If you believe in local democracy the answer to the question has to be no.
While Labour (and the Tories) want to take powers away from Councillors and give them to mayors, we should be campaigning for powers to be taken away from quangos and given to Councillors.
The experience in my area of elected Mayors can be viewed here:
http://www.torbaypetition.blogspot.com/
The website is not run by anyone connected to the Lib Dems.
No.
It should only be made easier to introduce elected mayors if it is also made easier to get rid of them.
And if we’re going to be “democratic” and let the people decide about mayors, why not let them decide about more fundamental things like electoral systems?
The current system of elected mayors is a disaster for accountable local government (though I think Dorothy has made the best of a bad job), and we shouldn’t be supporting it.
James is half right – we should be letting people have more say over more things locally. But we should also ensure that the systems available are better balanced between the executive and scrutiny than at present.
A while back i commented on this very question in First Magazine
My view is that Elected Mayors may be good for those elected as Mayors but significantly reduces the role and influence of the majority of councillors
If the white paper balanced the powers of elected mayors by incresed powers for Scrutiny Committees and Full council then perhaps we might get a system that delivers better all round local governance
Definitely not – as we have argued in Parliament.
Tony Greaves
Maybe we could let people decide for themselves? Or is that to Liberal?

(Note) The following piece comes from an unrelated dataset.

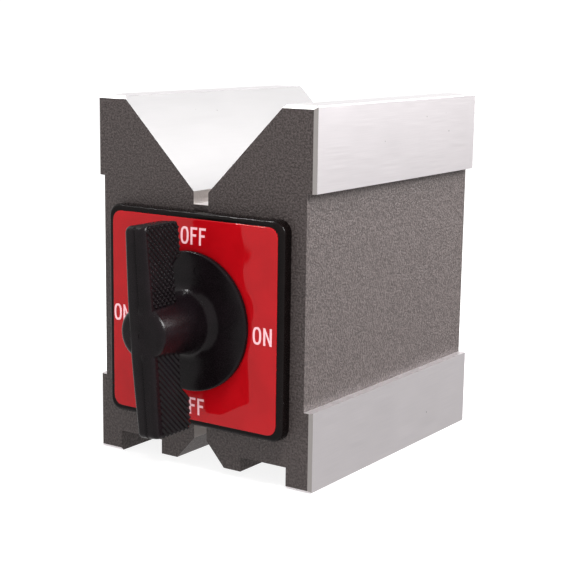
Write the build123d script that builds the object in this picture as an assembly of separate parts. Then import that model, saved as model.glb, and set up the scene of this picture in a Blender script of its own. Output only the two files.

If people want Bloggs to be a directly elected Mayor, they don’t need a referendum. All Bloggs has to do is stand enough candidates for councillor who have the manifesto:
“We will always vote as Bloggs tells us. We will not question it, or think for ourselves, Bloggs is always right, we want him to be the undisputed leader of this council. In fact, we will just abolish as much voting as we can and simply have one vote ‘We delegate all policy decisions to Our Great Leader Bloggs'”
LOL! Very true…
Looks good on paper, horrible idea when put into practice. The elected mayor system is open to big egos and pork barrel politics. Say no.
I agree with all the hostility to directly eleted mayors for all the good liberal reasons given however…..
Doesn’t anyone think London has changed things ? Is any serious party suggesting abolishing the London Mayorality? From where i’m sitting (outside London) it seems to have improved stragic direction and given civic focus.
I suggest this issue won’t be settled till a few big regional cities try the experiment and it fails/suceeeds.
finally bear in mind that the only people who defend councilors are a van guard of local democracy are councillors them selves. And i have been one. You can have centralism and secrecy under the curent system as much as a DEM.
“The current system of elected mayors is a disaster for accountable local government (though I think Dorothy has made the best of a bad job), and we shouldn’t be supporting it.”
Dorothy campaigned against the introduction of an elected mayor, ran on a platform of campaigning for its abolition at the first opportunity. And then decided she thought they were a good idea and should be kept.
If elected Mayors are so good, why not an elected President?
Doesn’t anyone think London has changed things ?
Certainly. The past couple of years have changed me from being relatively ambivalent about mayors to much more hostile to them. What happened under Livingstone and what appears to be happening under Johnson already is an indictment of the system.
We had strategic vision in London before the GLC was abolished. The key is having a pan-London focus, not having an elected mayor.
Directly elected mayors run against the tradition of parliamentary politics. If we want to bring in a voting system which allows more voices to be heard in council and parliament chambers, it seems absurd to support an institution which then concentrates power and attention on one viewpoint.
London needed a unifying government for the whole city and could (and should) have acheived this with a parliamentary-style assembly, not a DEM. If the GLA has sufficient powers to make it worth talking about, people will pay attention to its leader(s). Scotland doesn’t have a directly-elected leader and yet Alex Salmond seems to have no difficulty getting his agenda across.
In terms of local government, I think we also need to look at some of the boundaries and communities involved. Many of our local councils have boundaries drawn up more for the convenience of Whitehall than local residents and either combine or divide people in entirely inappropriate ways, In many cases, local councils could be made more relevant and effective if boundaries were realligned to better reflect the allegiances and lifestyles people have today. A town like Reading, for example, should be in the same local authority as its suburbs; Elsewhere, people who live out in the countryside are informed they live in the City of York or the City of Leeds so that someone behind a desk can say they’ve produced an authority of a given size or the right demographic balance.
What should matter is people.
Yes, let’s have another layer of local government that the vast majority can refuse to give a stuff about.